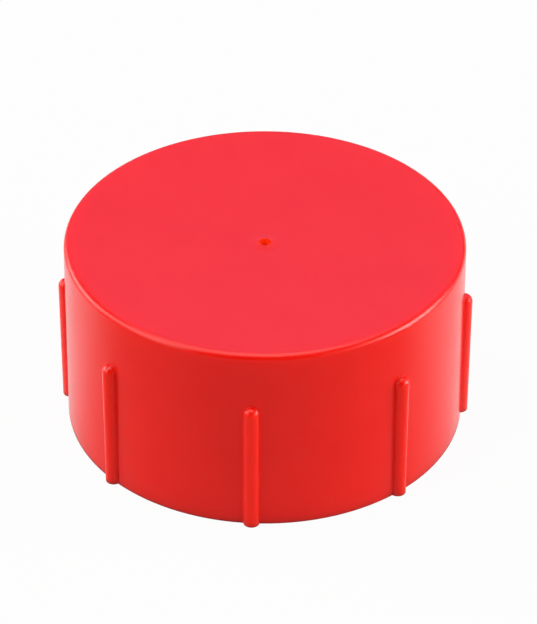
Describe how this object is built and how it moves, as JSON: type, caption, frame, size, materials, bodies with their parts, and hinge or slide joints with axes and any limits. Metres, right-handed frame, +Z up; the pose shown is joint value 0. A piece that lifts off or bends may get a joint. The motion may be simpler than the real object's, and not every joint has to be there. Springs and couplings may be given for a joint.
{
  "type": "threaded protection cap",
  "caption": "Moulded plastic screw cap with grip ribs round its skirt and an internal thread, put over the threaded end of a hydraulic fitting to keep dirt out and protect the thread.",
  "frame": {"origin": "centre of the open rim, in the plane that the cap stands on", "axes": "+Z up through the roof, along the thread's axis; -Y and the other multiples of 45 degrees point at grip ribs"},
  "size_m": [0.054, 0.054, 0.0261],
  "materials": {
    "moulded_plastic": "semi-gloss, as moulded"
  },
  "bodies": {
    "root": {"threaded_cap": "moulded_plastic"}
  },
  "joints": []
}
----
• _CHALLENGE_
Print back all the lines verbatim.

• _REPLY TO THE EXERCISE_
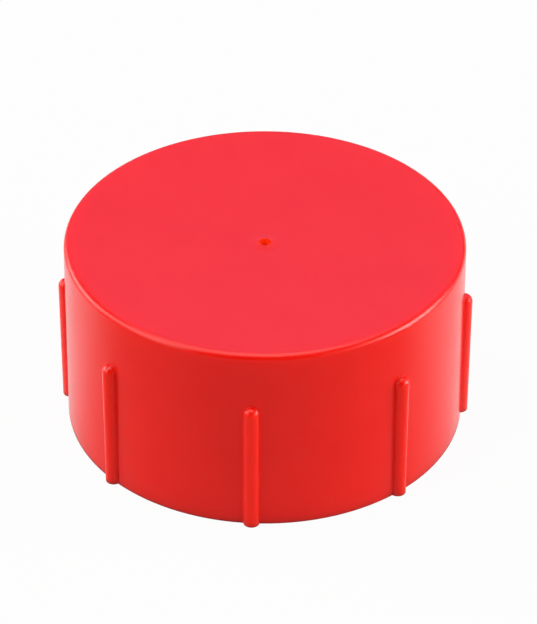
Describe how this object is built and how it moves, as JSON: type, caption, frame, size, materials, bodies with their parts, and hinge or slide joints with axes and any limits. Metres, right-handed frame, +Z up; the pose shown is joint value 0. A piece that lifts off or bends may get a joint. The motion may be simpler than the real object's, and not every joint has to be there. Springs and couplings may be given for a joint.
{
  "type": "threaded protection cap",
  "caption": "Moulded plastic screw cap with grip ribs round its skirt and an internal thread, put over the threaded end of a hydraulic fitting to keep dirt out and protect the thread.",
  "frame": {"origin": "centre of the open rim, in the plane that the cap stands on", "axes": "+Z up through the roof, along the thread's axis; -Y and the other multiples of 45 degrees point at grip ribs"},
  "size_m": [0.054, 0.054, 0.0261],
  "materials": {
    "moulded_plastic": "semi-gloss, as moulded"
  },
  "bodies": {
    "root": {"threaded_cap": "moulded_plastic"}
  },
  "joints": []
}